First, Boyd contends that we must accept all the evidence that Kassenborg was acting in the scope of his employment with (SBC) when the incident occurred, (SBC) was negligent, (SBC)'s negligence caused Boyd harm, Boyd sustained damages, and Boyd and a movie producer had an economic relationship that probably would have resulted in an economic benefit to Boyd.

Second, Boyd contends: There was undisputed evidence that he entered into the agreement for $2.7 million...Syd Field, Boyd's film industry expert, testified that the agreement was reasonable.

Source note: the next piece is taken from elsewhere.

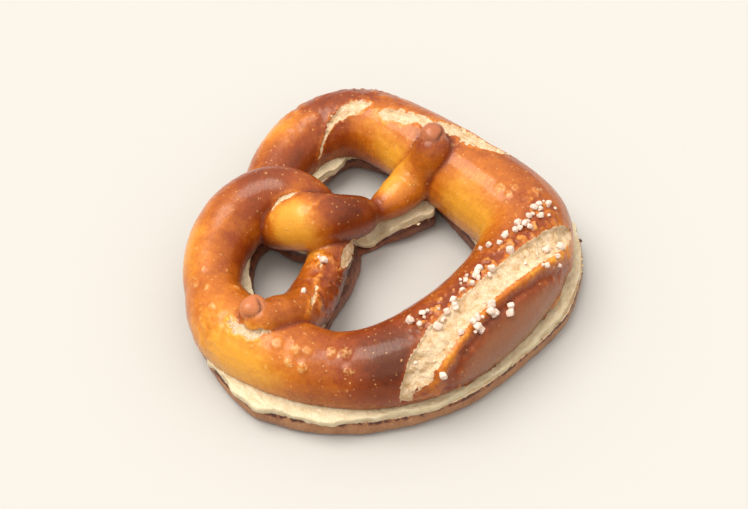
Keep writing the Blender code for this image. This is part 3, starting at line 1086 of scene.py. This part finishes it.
def foot_blank(name, strand, inset, level, flattening, voxel, smoothings, floor, ceiling):
    """Return the skin of the strand's foot, pressed flat between two heights."""
    points, radius, _ = strand.foot_line()
    tube = add_tube(name, points, radius - inset)
    choose(tube)
    bpy.ops.transform.resize(value=(1.0, 1.0, flattening), center_override=(0.0, 0.0, 0.0))
    bpy.ops.transform.translate(value=(0.0, 0.0, level * MM))
    made = one_skin(name, [tube], voxel, 2)
    flat = points_of(made)
    flat[:, 2] = np.clip(flat[:, 2], floor, ceiling)
    move_points(made, flat)
    finish_modifier(made, "SMOOTH", factor=0.5, iterations=smoothings)
    return made


def give(thing, material, node, smooth=True):
    """Give a finished piece its shading and material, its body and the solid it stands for."""
    if smooth:
        choose(thing)
        bpy.ops.object.shade_smooth()
    thing.data.materials.clear()
    thing.data.materials.append(material)
    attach(thing, "root")
    if node:
        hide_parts(node)


class PRETZEL_OT_lower_half(bpy.types.Operator):
    """Build the lower slice: brown round its edge, with the level cut on top"""

    bl_idname = "pretzel.lower_half"
    bl_label = "Lower Half"

    def execute(self, context):
        strand = Strand()
        made = foot_blank("lower_half", strand, inset=0.0, level=FOOT_MIDDLE,
                          flattening=FOOT_FLATTENING, voxel=BASE_FINENESS, smoothings=1,
                          floor=0.0, ceiling=BASE_TOP)
        points = points_of(made)
        normals = normals_of(made)
        out = normals * (1.0, 1.0, 0.0)
        sideways = np.linalg.norm(out, axis=1)
        lift = clouds(points, WALL_WAVES)
        lift -= FOOT_ROUNDING * np.maximum(FOOT_ROUNDED_TO - points[:, 2], 0.0) ** 2
        points += out * lift[:, None]
        face = ease(points[:, 2], BASE_TOP - 0.5, BASE_TOP)
        rim = face * ease(sideways, 0.1, 0.5)
        points[:, 2] += face * clouds(points, FACE_WAVES) + 0.3 * rim
        points[:, 2] = np.maximum(points[:, 2], 0.0)
        points += out * (0.5 * rim * cloud(points, 1.3, 26))[:, None]
        store(made, "level", points[:, 2])
        # painted shade: the lower slice's wall is darker inside the knot, where it faces the holes under
        # the upper slice
        outer = ease(np.hypot(points[:, 0], points[:, 1]), *OUTER_WALL)
        store(made, "brown", 0.82 - 0.33 * outer)
        store(made, "closed", closed_seam(points))
        move_points(made, strand.lean(points))
        give(made, base_material(), "base_slice")
        return {"FINISHED"}


class PRETZEL_OT_butter(bpy.types.Operator):
    """Build the butter: a layer through the whole knot, smeared over the edge of the cut"""

    bl_idname = "pretzel.butter"
    bl_label = "Butter"

    def execute(self, context):
        settings = context.scene.pretzel_butter
        strand = Strand()
        made = foot_blank("butter_spread", strand, inset=settings.inset / MM,
                          level=(BASE_TOP + TOP_FLOOR) / 2.0, flattening=1.0,
                          voxel=settings.fineness / MM, smoothings=6,
                          floor=BASE_TOP - BUTTER_OVERLAP, ceiling=TOP_FLOOR + BUTTER_OVERLAP)
        points = points_of(made)
        normals = normals_of(made)
        out = normals * (1.0, 1.0, 0.0)
        smear = 1.7 * cloud(points * (1.0, 1.0, 0.3), 8.0, 31)
        smear += 0.9 * cloud(points * (1.0, 1.0, 0.5), 3.6, 32)
        smear += 0.3 * cloud(points, 1.3, 33)
        smear -= BUTTER_HELD_BACK * closed_seam(points)
        for _, x, y, reach, push in SMEARS:
            smear += push * spot(points, x, y, reach)
        points += out * smear[:, None]
        top = ease(normals[:, 2], 0.2, 0.8)
        along, _, _ = strand.places(points)
        x, y = points[:, 0], points[:, 1]
        strokes = np.abs(cloud(np.column_stack([along * 0.12, x + y, x - y]), 3.0, 35))
        points[:, 2] += top * (0.5 * cloud(points, 4.5, 34) + 0.55 * strokes - 0.1)
        move_points(made, strand.lean(points))
        give(made, butter_material(settings), "butter")
        return {"FINISHED"}


class PRETZEL_OT_upper_half(bpy.types.Operator):
    """Build the upper slice: the knot itself, its tips, the slash and the torn patches"""

    bl_idname = "pretzel.upper_half"
    bl_label = "Upper Half"

    def execute(self, context):
        settings = context.scene.pretzel_crust
        strand = Strand()
        parts = [add_tube("upper_half", strand.middle, strand.radius)]
        for end, rise, radius in NUBS:
            place = strand.middle[end] + (0.0, 0.0, rise)
            bpy.ops.mesh.primitive_uv_sphere_add(
                segments=48, ring_count=32, radius=radius * MM, location=Vector(place) * MM,
                scale=NUB_STRETCH)
            parts.append(bpy.context.object)
        made = one_skin("upper_half", parts, settings.fineness / MM, 4)
        middles = read(made.data.polygons, "center") / MM
        from_inner, from_outer = slash_place(middles)
        torn = np.minimum(from_inner + 6.0, from_outer + 3.5) > 0.0
        for _, _, path in TEARS:
            torn |= inside_tear(middles, path) > -1.2
        refine(made, torn)
        crust = Crust(made, strand, settings)
        for step in (crust.bake, crust.cut_slash, crust.roughen, crust.wrinkle, crust.tear_patches,
                     crust.raise_blisters, crust.shape_nubs, crust.finish):
            step()
        give(made, crust_material(settings), "top_slice")
        return {"FINISHED"}


def grain_mesh(name, pieces):
    """Return one object of many small stones: for each, its place, its three sizes and its seed."""
    bpy.ops.mesh.primitive_ico_sphere_add(subdivisions=2, radius=1.0, location=(0.0, 0.0, 0.0))
    pattern = bpy.context.object
    stone = points_of(pattern) * MM
    corners = np.array([face.vertices[:] for face in pattern.data.polygons])
    bpy.data.objects.remove(pattern, do_unlink=True)
    points, faces = [], []
    for number, (place, sizes, seed) in enumerate(pieces):
        random = np.random.default_rng(seed)
        turn, _ = np.linalg.qr(random.normal(size=(3, 3)))
        blunt = np.sign(stone) * np.abs(stone) ** 0.6
        rugged = blunt * (1.0 + 0.24 * cloud(stone * 1.3 + number * 7.0, 1.0, seed)[:, None])
        if sizes[2] < LYING_FLAT * sizes[0]:
            turn = np.eye(3)
        points.append((rugged * sizes) @ turn.T + place)
        faces.append(corners + number * len(stone))
    bpy.ops.mesh.primitive_plane_add(size=MM, location=(0.0, 0.0, 0.0))
    made = bpy.context.object
    made.name = name
    made.data.name = name
    made.data.clear_geometry()
    made.data.from_pydata(np.concatenate(points) * MM, [], np.concatenate(faces).tolist())
    made.data.update()
    return made


def direction(azimuth, elevation):
    """Return the unit vector that points from the object to that side and height."""
    turn, rise = math.radians(azimuth), math.radians(elevation)
    level = math.cos(rise)
    return Vector((math.sin(turn) * level, -math.cos(turn) * level, math.sin(rise)))


class PRETZEL_OT_salt(bpy.types.Operator):
    """Scatter coarse salt over the crust and the crumb of the slash"""

    bl_idname = "pretzel.salt"
    bl_label = "Salt"

    def execute(self, context):
        settings = context.scene.pretzel_salt
        random = np.random.default_rng(settings.seed)
        crust = surface_of(bpy.data.objects["upper_half"])
        middling = settings.grain / MM / 2.0
        pieces = []
        for _, x, y, reach, count in SALTED:
            for _ in range(count):
                size = middling * random.uniform(0.5, 1.35)
                at_x, at_y = (x, y) + reach * random.normal(size=2) * 0.75
                place, normal = drop(crust, at_x, at_y)
                sizes = size * random.uniform(0.75, 1.1, 3)
                if place is not None:
                    pieces.append((place + normal * size * 0.55, sizes, len(pieces)))
        made = grain_mesh("coarse_salt", pieces)
        give(made, salt_material(settings), None, smooth=False)
        return {"FINISHED"}


class PRETZEL_OT_crumbs(bpy.types.Operator):
    """Scatter crumbs and flakes of crust along the rim of the cut"""

    bl_idname = "pretzel.crumbs"
    bl_label = "Crumbs"

    def execute(self, context):
        random = np.random.default_rng(context.scene.pretzel_salt.seed + 1)
        cut = surface_of(bpy.data.objects["lower_half"])
        pieces = []
        for _, x, y, reach, count in CRUMBED:
            found = 0
            tries = 0
            while found < count:
                tries += 1
                if tries > MOST_TRIES:
                    raise RuntimeError("No part of the cut face is near a place that has crumbs")
                at_x, at_y = (x, y) + reach * random.normal(size=2) * 0.6
                place, normal = drop(cut, at_x, at_y)
                if place is None or place[2] < BASE_TOP - 1.0:
                    continue
                size = random.uniform(0.35, 1.1)
                flake = random.random() < 0.5
                sizes = size * np.array([1.0, random.uniform(0.6, 0.9), 0.2 if flake else 0.7])
                pieces.append((place + normal * sizes[2] * 0.5, sizes, len(pieces)))
                found += 1
        made = grain_mesh("crumbs", pieces)
        corners_each = len(made.data.vertices) // len(pieces)
        store(made, "brown", np.repeat(random.uniform(0.0, 1.0, len(pieces)), corners_each))
        give(made, crumb_material(), None)
        return {"FINISHED"}


class PRETZEL_OT_stage(bpy.types.Operator):
    """Set the pale board, the soft lamp, the even light and the camera"""

    bl_idname = "pretzel.stage"
    bl_label = "Stage"

    def execute(self, context):
        settings = context.scene.pretzel_stage
        scene = context.scene
        bpy.ops.object.select_all(action="DESELECT")
        bpy.ops.mesh.primitive_plane_add(size=6.0, location=(0.0, 0.0, 0.0))
        floor = bpy.context.object
        floor.name = "board"
        floor.data.materials.append(floor_material(settings))

        toward = direction(LAMP_AZIMUTH, LAMP_ELEVATION)
        bpy.ops.object.light_add(type="SUN", location=toward)
        lamp = bpy.context.object
        lamp.data.energy = settings.lamp
        lamp.data.angle = math.radians(LAMP_SPREAD)
        lamp.data.color = (1.0, 0.99, 0.97)
        lamp.rotation_euler = toward.to_track_quat("Z", "Y").to_euler()

        world = bpy.data.worlds.new("even light")
        scene.world = world
        world.use_nodes = True
        nodes = world.node_tree.nodes
        links = world.node_tree.links
        background = nodes["Background"]
        background.inputs["Color"].default_value = (1.0, 0.985, 0.965, 1.0)
        split = nodes.new("ShaderNodeSeparateXYZ")
        fade = nodes.new("ShaderNodeMapRange")
        fade.interpolation_type = "SMOOTHSTEP"
        fade.inputs["From Max"].default_value = SKY_TOP
        fade.inputs["To Min"].default_value = settings.sky * SKY_LOW
        fade.inputs["To Max"].default_value = settings.sky * SKY_HIGH
        links.new(nodes.new("ShaderNodeTexCoord").outputs["Generated"], split.inputs["Vector"])
        links.new(split.outputs["Z"], fade.inputs["Value"])
        links.new(fade.outputs["Result"], background.inputs["Strength"])
        scene.view_settings.view_transform = "Standard"

        back = direction(VIEW_AZIMUTH, VIEW_ELEVATION)
        bpy.ops.object.camera_add(location=Vector(AIM) * MM + back * VIEW_DISTANCE * MM)
        camera = bpy.context.object
        camera.rotation_euler = back.to_track_quat("Z", "Y").to_euler()
        camera.data.lens = settings.focal
        camera.data.sensor_width = 36.0
        scene.camera = camera
        return {"FINISHED"}


class PRETZEL_PT_panel(bpy.types.Panel):
    """Lists the pretzel's pieces in the sidebar"""

    bl_label = "Pretzel"
    bl_idname = "PRETZEL_PT_panel"
    bl_space_type = "VIEW_3D"
    bl_region_type = "UI"
    bl_category = "Pretzel"

    def draw(self, context):
        for operator in OPERATORS:
            self.layout.operator(operator.bl_idname)


OPERATORS = (PRETZEL_OT_lower_half, PRETZEL_OT_butter, PRETZEL_OT_upper_half, PRETZEL_OT_salt,
             PRETZEL_OT_crumbs, PRETZEL_OT_stage)
GROUPS = {
    "pretzel_crust": PretzelCrust,
    "pretzel_butter": PretzelButter,
    "pretzel_salt": PretzelSalt,
    "pretzel_stage": PretzelStage,
}


def register():
    """Register the settings, the operators and the panel."""
    for name, group in GROUPS.items():
        bpy.utils.register_class(group)
        setattr(bpy.types.Scene, name, PointerProperty(type=group))
    for made in (*OPERATORS, PRETZEL_PT_panel):
        bpy.utils.register_class(made)


def unregister():
    """Take back what register made."""
    for made in (PRETZEL_PT_panel, *reversed(OPERATORS)):
        bpy.utils.unregister_class(made)
    for name, group in reversed(GROUPS.items()):
        delattr(bpy.types.Scene, name)
        bpy.utils.unregister_class(group)


def main():
    """Build every piece in order."""
    register()
    bpy.ops.pretzel.lower_half()
    bpy.ops.pretzel.butter()
    bpy.ops.pretzel.upper_half()
    bpy.ops.pretzel.salt()
    bpy.ops.pretzel.crumbs()
    bpy.ops.pretzel.stage()


if __name__ == "__main__":
    main()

The minimum range of compensation for a single project, at least according to Gale, (SBC)'s film industry expert, was $60,000. Based on these facts, a damage assessment of $60,000 is clearly not supported by the evidence...

Instead of providing a fair statement of the facts and a discussion of all the evidence, Boyd's appellate briefs focuses only on the evidence he deems favorable to his position. He omitted any reference in his briefs to the necessity of getting approvals from the fund managers and the completion bond company in order to secure funding, the January 2001 e-mail (the wording of which suggested that the parties had not agreed to a contract), and his equivocations on the stand about the meaning of the January 2001 e-mail. One-sided record citations are at cross-purposes with the appellate process, which has justice as its utmost aim and strives for fairness and efficiency...

The finding of $60,000 in damages fell within the reasonable range permitted by the evidence. It is inferable that the jury found that Boyd did not have a contract with Aurora Media, but decided that Boyd should be compensated for the money he spent researching and preparing his projects. In other words, the jury assessed damages for out of pocket losses (the first measure of damages in the jury instructions), but not lost profits (the second measure of damages in the jury instructions)...

The punitive damages are reversed. In all other respects, the judgment is affirmed. (SBC) shall recover its costs on appeal.